What's the worst advice you got when you started?
Nothing really. All the advice I have had has been useful in some way. Sometimes it is useful in the moment, or a simple reminder not to let things get to you too much (which was a big problem for me at times, the uncertainty and my lack of patience), and sometimes. it is bits that you think about regularly, and try to out into action every time you write a report. I myself, have probably given some "bad advice" but its always honest and comes from how I feel scouting should be done, or the best ways to progress. I remember someone told me early in my career, not to take things to heart, and I completely ignored that, and was too strong-headed and argumentative with a fellow scout, and made a complete idiot of myself on a club chat group. So make sure you pay attention to all advice!
Who did you look up to as a scout? What books and courses would you recommend to (new) scouts?

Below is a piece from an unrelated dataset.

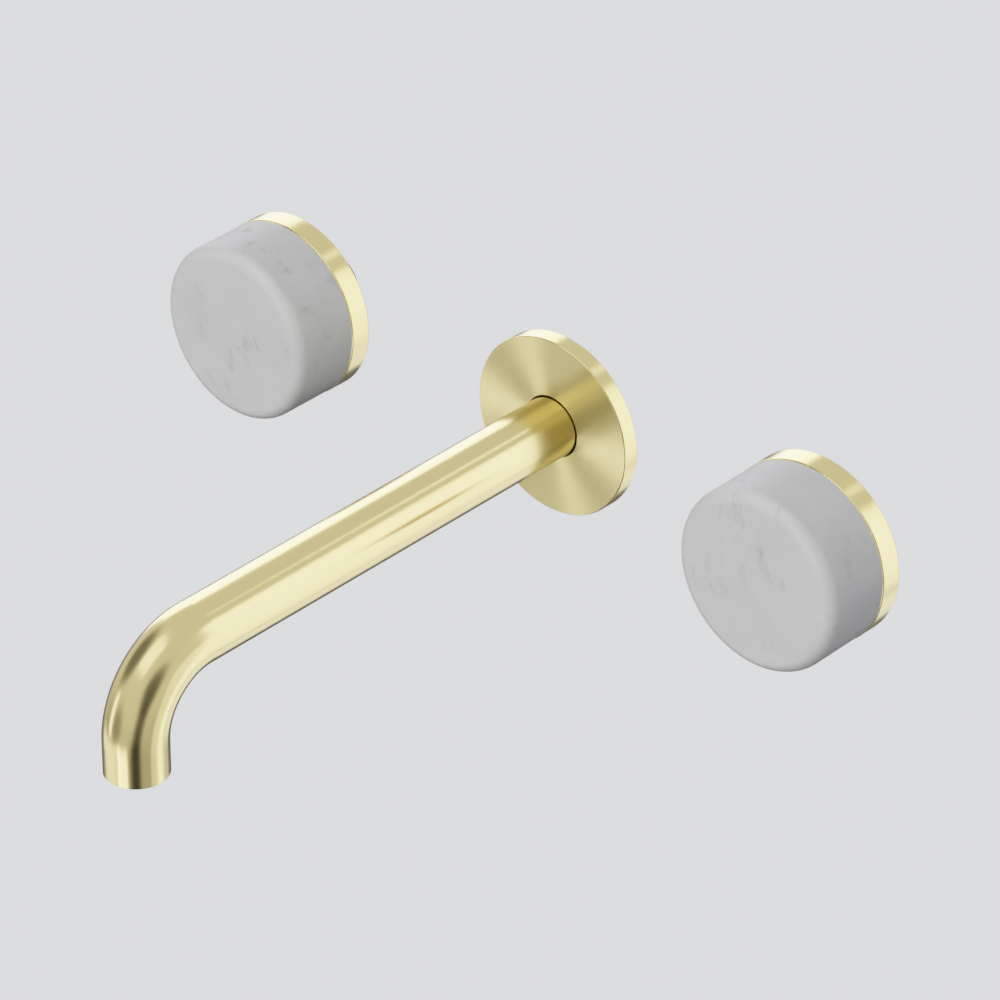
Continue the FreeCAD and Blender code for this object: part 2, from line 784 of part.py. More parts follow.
def handle_carrier(side, x):
    """The cup on the spindle that the handle slips over and its grub screw grips."""
    label = f"{side}_handle_carrier"
    skirt = "(carrier_radius - carrier_wall)"
    skirt_back = f"({WEB_BACK} + carrier_skirt_gap)"
    head_well = "(carrier_head_radius + carrier_head_gap)"
    seat_low = f"({GRUB_HEIGHT} - handle_grub_seat)"
    seat_high = f"({GRUB_HEIGHT} + handle_grub_seat)"
    body = turned(label, [
        (skirt, skirt_back),
        ("carrier_radius", skirt_back),
        ("carrier_radius", seat_low),
        ("carrier_radius - handle_grub_seat", GRUB_HEIGHT),
        ("carrier_radius", seat_high),
        ("carrier_radius", HUB_FRONT),
        (head_well, HUB_FRONT),
        (head_well, HUB_TOP),
        ("0", HUB_TOP),
        ("0", "spindle_shoulder_height"),
        (skirt, "spindle_shoulder_height"),
    ])
    teeth = polygon_corners(4, "spline_radius + spline_gap")
    square = add_pocket(body, f"{label}_spline", HUB_TOP, "carrier_hub", teeth)
    add_polar(body, f"{label}_splines", square, SPLINE_SQUARES, 360 / 4 * (1 - 1 / SPLINE_SQUARES))
    stand(body, x)
    return keep(body, label)


def carrier_screw(side, x):
    """The flanged button screw that holds the carrier on the spindle."""
    label = f"{side}_carrier_screw"
    shank = "(carrier_screw_radius - thread_gap)"
    head_top = f"({HUB_TOP} + carrier_head_depth)"
    body = turned(label, [
        ("0", f"{HUB_TOP} - carrier_screw_length"),
        (shank, f"{HUB_TOP} - carrier_screw_length"),
        (shank, HUB_TOP),
        ("carrier_head_radius", HUB_TOP),
        ("carrier_head_radius", f"{HUB_TOP} + carrier_head_depth / 4"),
        ("carrier_head_radius * 0.8", f"{HUB_TOP} + carrier_head_depth / 4"),
        ("carrier_head_radius * 0.6", head_top),
        ("0", head_top),
    ])
    add_pocket(body, f"{label}_key", head_top, "carrier_key_depth", hexagon_corners("carrier_key"))
    stand(body, x)
    return keep(body, label)


def spindle(side, x, lug_centre):
    """The spindle: a drive tongue and stop lug inside, ring grooves, a clip groove and the spline."""
    label = f"{side}_spindle"
    floor = f"({SPINDLE_BORE} - {SPINDLE_RING_RECESS})"
    half_groove = f"({SPINDLE_RING_RECESS} / 2)"
    profile = [
        ("0", SPINDLE_FLANGE_BACK),
        ("spindle_flange_radius", SPINDLE_FLANGE_BACK),
        ("spindle_flange_radius", SPINDLE_FLANGE_TOP),
        ("spindle_radius", SPINDLE_FLANGE_TOP),
    ]
    for height in ("spindle_ring_rear", "spindle_ring_front"):
        profile += [
            ("spindle_radius", f"{height} - {half_groove}"),
            (floor, f"{height} - {half_groove}"),
            (floor, f"{height} + {half_groove}"),
            ("spindle_radius", f"{height} + {half_groove}"),
        ]
    clip_floor = "(spindle_radius - clip_groove_depth)"
    clip_top = f"({GLAND_TOP} + clip_thickness + 2 * clip_gap)"
    profile += [
        ("spindle_radius", GLAND_TOP),
        (clip_floor, GLAND_TOP),
        (clip_floor, clip_top),
        ("spindle_radius", clip_top),
        ("spindle_radius", "spindle_shoulder_height"),
        ("0", "spindle_shoulder_height"),
    ]
    body = turned(f"{label}_turned", profile)
    teeth = polygon_corners(4, "spline_radius")
    square = add_pad(body, f"{label}_spline", teeth, "spindle_shoulder_height", "spline_depth")
    add_polar(body, f"{label}_splines", square, SPLINE_SQUARES, 360 / 4 * (1 - 1 / SPLINE_SQUARES))
    tongue = rectangle_corners("tongue_width", "tongue_length")
    add_pad(body, f"{label}_tongue", tongue, f"{SPINDLE_FLANGE_BACK} - tongue_depth", "tongue_depth")
    tapped = ("carrier_screw_radius", "0", "0")
    tapped_depth = f"spline_depth + carrier_screw_length - carrier_hub + {CUT_PAST}"
    spline_end = "(spindle_shoulder_height + spline_depth)"
    add_pocket(body, f"{label}_tapped_hole", spline_end, tapped_depth, circles=[tapped])

    lug_start = f"{lug_centre} - lug_angle / 2"
    lug = ring_slice(
        f"{label}_lug", "spindle_radius", "lug_radius", "spindle_flange_depth",
        SPINDLE_FLANGE_BACK, "lug_angle", lug_start,
    )
    item = boolean("Fuse", label, body, lug)
    stand(item, x)
    return keep(item, label)


def spindle_clip(side, x):
    """The open clip that keeps the spindle in the headwork."""
    label = f"{side}_spindle_clip"
    low = f"({GLAND_TOP} + clip_gap)"
    inner = "(spindle_radius - clip_groove_depth + clip_gap)"
    body = turned(label, [
        (inner, low),
        ("clip_radius", low),
        ("clip_radius", f"{low} + clip_thickness"),
        (inner, f"{low} + clip_thickness"),
    ])
    mouth = [
        ("clip_opening / 2", "0"),
        ("clip_opening / 2", f"clip_radius + {CUT_PAST}"),
        ("-clip_opening / 2", f"clip_radius + {CUT_PAST}"),
        ("-clip_opening / 2", "0"),
    ]
    add_pocket(body, f"{label}_mouth", f"{low} + clip_thickness", "clip_thickness", mouth)
    stand(body, x)
    return keep(body, label)


def headwork(side, x):
    """The body of the valve: pipe thread, shoulder, plate thread, key hexagon, gland and nose."""
    label = f"{side}_headwork"
    body = turned(f"{label}_turned", [
        ("chamber_radius", HEADWORK_END),
        ("nose_radius", HEADWORK_END),
        ("nose_radius", THREAD_END),
        ("pipe_radius", THREAD_END),
        ("pipe_radius", THREAD_TOP),
        ("pipe_relief_radius", THREAD_TOP),
        ("pipe_relief_radius", SHOULDER_SEAT),
        ("headwork_shoulder_radius", SHOULDER_SEAT),
        ("headwork_shoulder_radius", SHOULDER_FACE),
        ("headwork_top_radius", SHOULDER_FACE),
        ("headwork_top_radius", "headwork_top_height"),
        ("gland_radius", "headwork_top_height"),
        ("gland_radius", GLAND_TOP),
        (SPINDLE_BORE, GLAND_TOP),
        (SPINDLE_BORE, CHAMBER_TOP),
        ("chamber_radius", CHAMBER_TOP),
    ])
    hexagon = hexagon_corners("headwork_flats")
    add_pad(body, f"{label}_hexagon", hexagon, "headwork_top_height", "headwork_hex_depth", SPINDLE_BORE)
    half_tab = "((tab_width + 2 * slot_gap) / 2)"
    tab_top = f"({FIXED_DISC_TOP} + slot_gap)"
    slot = [
        (half_tab, f"{HEADWORK_END} - {CUT_PAST}"),
        (half_tab, tab_top),
        (f"-{half_tab}", tab_top),
        (f"-{half_tab}", f"{HEADWORK_END} - {CUT_PAST}"),
    ]
    add_side_cut(body, f"{label}_disc_slots", f"nose_radius + {CUT_PAST}", slot, both_ways=True)
    port_top = f"({THREAD_END} - port_inset)"
    port = [
        ("port_width / 2", f"{port_top} - port_depth"),
        ("port_width / 2", port_top),
        ("-port_width / 2", port_top),
        ("-port_width / 2", f"{port_top} - port_depth"),
    ]
    add_side_cut(body, f"{label}_ports", f"nose_radius + {CUT_PAST}", port, both_ways=True)

    free_angle = "(turn_angle + lug_angle + 2 * stop_margin_angle)"
    stop_start = "lug_rest_angle + turn_angle + lug_angle / 2 + stop_margin_angle"
    stop = ring_slice(
        f"{label}_stop", "stop_inner_radius", "(chamber_radius + nose_radius) / 2",
        "spindle_flange_depth", SPINDLE_FLANGE_BACK, f"360 - {free_angle}", stop_start,
    )
    item = boolean("Fuse", label, body, stop)
    stand(item, x)
    return keep(item, label)


def windowed_disc(name, radius, depth, start, first_angle):
    """A ceramic disc with two opposite windows."""
    item = cylinder(f"{name}_blank", radius, depth, start)
    for index in range(OUTLET_PORTS):
        middle = first_angle + 180 * index
        window = ring_slice(
            f"{name}_window_{index + 1}", "window_core", "window_radius", depth,
            start, "window_angle", f"{middle} - window_angle / 2",
        )
        item = boolean("Cut", f"{name}_cut_{index + 1}", item, window)
    return item


def box(name, width, length, depth, start):
    """A block about the axis, from a height."""
    item = document.addObject("Part::Box", name)
    bind(item, "Length", width)
    bind(item, "Width", length)
    bind(item, "Height", depth)
    bind(item, "Placement.Base.x", f"-({width}) / 2")
    bind(item, "Placement.Base.y", f"-({length}) / 2")
    bind(item, "Placement.Base.z", start)
    return item


def fixed_disc(side, x):
    """The fixed disc, with two tabs that sit in the headwork's slots."""
    label = f"{side}_fixed_disc"
    depth = "fixed_disc_depth"
    blank = windowed_disc(f"{label}_open", "disc_radius", depth, FIXED_DISC_BACK, 0)
    bar = box(f"{label}_tab_bar", "tab_width", "2 * tab_reach", depth, FIXED_DISC_BACK)
    middle = cylinder(f"{label}_tab_middle", "(window_radius + disc_radius) / 2", depth, FIXED_DISC_BACK)
    tabs = boolean("Cut", f"{label}_tabs", bar, middle)
    disc = boolean("Fuse", label, blank, tabs)
    stand(disc, x)
    return keep(disc, label)


def moving_disc(side, x):
    """The moving disc, slotted across for the spindle's tongue."""
    label = f"{side}_moving_disc"
    blank = windowed_disc(f"{label}_open", "moving_disc_radius", "moving_disc_depth", MOVING_DISC_BACK, 90)
    slot = box(
        f"{label}_slot", "tongue_width + 2 * slot_gap", "tongue_length + 2 * slot_gap",
        "tongue_depth", f"{MOVING_DISC_TOP} - tongue_depth",
    )
    disc = boolean("Cut", label, blank, slot)
    stand(disc, x)
    return keep(disc, label)


def washer(label, inner, outer, low, high, x):
    """A flat ring between two heights."""
    body = turned(label, [(inner, low), (outer, low), (outer, high), (inner, high)])
    stand(body, x)
    return keep(body, label)


def escutcheon(side, x):
    """The plate against the wall, its gasket and the nut that clamps it on the headwork."""
    label = f"{side}_wall_plate"
    bore = "(headwork_top_radius + plate_bore_gap)"
    well = "(nut_flats / 2 / cos(30 deg) + nut_gap)"
    groove_outer = "(plate_radius - plate_gasket_inset)"
    groove_inner = f"({groove_outer} - plate_gasket_width)"
    body = turned(label, [
        (bore, "0"),
        (groove_inner, "0"),
        (groove_inner, "plate_gasket_depth"),
        (groove_outer, "plate_gasket_depth"),
        (groove_outer, "0"),
        ("plate_radius", "0"),
        ("plate_radius", "plate_depth"),
        (well, "plate_depth"),
        (well, "plate_floor"),
        (bore, "plate_floor"),
    ])
    stand(body, x)
    keep(body, label)
    washer(
        f"{side}_wall_gasket", f"{groove_inner} + gasket_gap", f"{groove_outer} - gasket_gap",
        "0", "plate_gasket_depth", x,
    )
    nut = new_body(f"{side}_plate_nut")
    add_pad(
        nut, f"{side}_plate_nut_hexagon", hexagon_corners("nut_flats"), "plate_floor",
        "plate_depth - plate_floor", "headwork_top_radius + thread_gap",
    )
    stand(nut, x)
    keep(nut, f"{side}_plate_nut")


def tap(side, x, lug_centre):
    """One tap: the handle and what turns with it, then what stays in the wall."""
    marble_knob(side, x)
    handle_base(side, x)
    tip = "(carrier_radius - handle_grub_seat + 2 * grub_gap)"
    grub_screw(
        f"{side}_handle_grub_screw", "handle_grub_radius", "handle_grub_length",
        "handle_grub_key", x, GRUB_HEIGHT, f"{tip} + handle_grub_length",
    )
    handle_carrier(side, x)
    carrier_screw(side, x)
    spindle(side, x, lug_centre)
    spindle_clip(side, x)
    floor = f"({SPINDLE_BORE} - {SPINDLE_RING_RECESS})"
    for name in ("rear", "front"):
        torus(
            f"{side}_spindle_ring_{name}", f"{floor} + {SPINDLE_RING_RECESS} / 2",
            "spindle_ring_section", x, f"spindle_ring_{name}",
        )
    moving_disc(side, x)
    fixed_disc(side, x)
    headwork(side, x)
    torus(
        f"{side}_headwork_ring", "pipe_relief_radius + ring_gap + head_ring_section",
        "head_ring_section", x, f"({SHOULDER_SEAT} + {THREAD_TOP}) / 2",
    )
    thrust_top = f"({CHAMBER_TOP} - stack_gap)"
    washer(
        f"{side}_thrust_washer", SPINDLE_BORE, "disc_radius",
        f"{thrust_top} - thrust_depth", thrust_top, x,
    )
    washer(
        f"{side}_seat_seal", "seat_seal_inner", "chamber_radius - seat_seal_gap",
        f"{HEADWORK_END} - seat_seal_proud", f"{FIXED_DISC_BACK} - stack_gap", x,
    )
    escutcheon(side, x)


# ---------------------------------------------------------------- build, check and write

spout_tube()
spout_socket()
spout_nipple()
nipple_seals()
grub_tip = "(spigot_radius - grub_seat_depth + 2 * grub_gap)"
grub_screw(
    "spout_grub_screw", "spout_grub_radius", "spout_grub_length", "spout_grub_key",
    "0", "spout_grub_height", f"{grub_tip} + spout_grub_length",
)
spout_cover()
outlet()
tap("hot", "-hot_offset", "lug_rest_angle")
tap("cold", "cold_offset", "180 - lug_rest_angle")
document.recompute()

for item in document.Objects:
    assert not {"Invalid", "Error"} & set(item.State), f"{item.Name} is {item.State}"
for item in subparts:
    assert not item.Shape.isNull(), f"{item.Label} has no shape"
    assert item.Shape.isValid(), f"{item.Label} has a bad shape"

os.makedirs("parts", exist_ok=True)
for item in subparts:
    item.Shape.exportStep(os.path.join("parts", f"{item.Label}.step"))
print(len(subparts), "sub-parts written")
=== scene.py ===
import json
import math

import bmesh
import bpy
from mathutils import Matrix, Vector


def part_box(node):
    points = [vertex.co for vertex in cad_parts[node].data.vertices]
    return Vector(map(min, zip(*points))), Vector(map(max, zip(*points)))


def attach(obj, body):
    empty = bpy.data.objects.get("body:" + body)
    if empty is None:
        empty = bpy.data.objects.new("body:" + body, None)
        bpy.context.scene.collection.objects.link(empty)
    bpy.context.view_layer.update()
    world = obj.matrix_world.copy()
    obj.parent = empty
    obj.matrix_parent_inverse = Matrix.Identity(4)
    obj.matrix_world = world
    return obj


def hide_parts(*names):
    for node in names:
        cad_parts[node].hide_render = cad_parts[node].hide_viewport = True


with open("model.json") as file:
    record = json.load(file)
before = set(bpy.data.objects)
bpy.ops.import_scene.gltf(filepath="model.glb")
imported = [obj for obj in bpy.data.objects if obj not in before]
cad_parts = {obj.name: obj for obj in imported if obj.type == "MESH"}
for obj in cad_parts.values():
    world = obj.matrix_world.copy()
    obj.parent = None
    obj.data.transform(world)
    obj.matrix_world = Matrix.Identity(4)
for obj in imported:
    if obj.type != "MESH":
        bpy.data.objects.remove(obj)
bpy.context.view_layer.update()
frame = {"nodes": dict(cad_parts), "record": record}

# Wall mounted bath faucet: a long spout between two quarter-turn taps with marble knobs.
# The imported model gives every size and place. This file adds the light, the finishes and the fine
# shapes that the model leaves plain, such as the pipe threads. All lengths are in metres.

NODES = frame["nodes"]
MM = 0.001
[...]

I didn't really know any before I started, but I have met loads of people who I admire for their work ethic, their dedication, their eye for a player. People who have given me support and advice through my career, and who have given me the opportunity to do work in bits and pieces or over longer periods. First names only but Mark, Mark, Karl, Dave, Eddie, Luke, Richard, loads and loads more out there.
Books, The No Where Men; The European Game; The Mixer, these are three I come back to time and time again.
Courses are a funny one. The FA Level 1 talent ID is free online. Ged Searson does a selection of courses and I enjoyed the Level 1 I did, and hope to do the Level 2 in the future. @ipsofootball courses are in depth, and are being ran online currently
David Bujara works as scout for Al Sahel FC.